Somut olayda, davacının 15.04.1985-31.12.1985 tarihleri arası vergi kaydına göre sigortalı kabul edildiği ancak 5510 sayılı yasanın geçici 17. maddesi gereğince prim ödemesi olmadığından sigortalılık başlangıç tarihi itibariyle durdurulduğu anlaşılmaktadır.
Ancak, 01.04.2003 ila 5510 sayılı Yasa’nın Geçici 17. maddesinin yürürlüğe girdiği 30.04.2008 tarihleri arasında davacının 5 yılı aşkın süreye ilişkin prim borcunun bulunmasına göre 5510 sayılı Yasa’nın geçici 17. maddesinin getirdiği olanaklardan yararlanarak davacının her zaman bu primleri ödeyerek sigortalılık süresi elde edebileceğine göre, dava konusu sürenin tespitinde davacının hukuki yararı olmadığından davanın reddi gerekirken kabulü bozmayı gerektirmiştir.

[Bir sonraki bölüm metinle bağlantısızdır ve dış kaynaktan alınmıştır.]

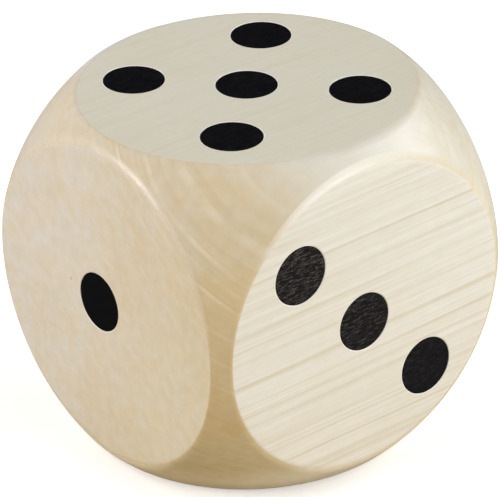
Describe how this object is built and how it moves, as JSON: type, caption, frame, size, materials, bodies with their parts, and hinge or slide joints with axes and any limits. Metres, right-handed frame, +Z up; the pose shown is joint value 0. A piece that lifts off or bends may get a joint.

Nitekim, Yargıtay Hukuk Genel Kurulu’nun 21.06.2006 gün ve E:2006/21-363, K:2006/466; 28.06.2006 gün ve E:2006/21-485, K:2006/483 sayılı kararları da bu yöndedir.
Mahkemece, açıklanan maddi ve hukuki esaslar gözetilmeksizin yanılgılı değerlendirme ile, yazılı biçimde karar verilmesi, usul ve yasaya aykırı olup, bozma nedenidir.
O halde, davalı Kurum Avukatının bu yönleri amaçlayan temyiz itirazları kabul edilmeli ve hüküm bozulmalıdır.
SONUÇ: Temyiz edilen hükmün yukarıda açıklanan nedenlerle BOZULMASINA, 18/09/2014 gününde oybirliğiyle karar verildi.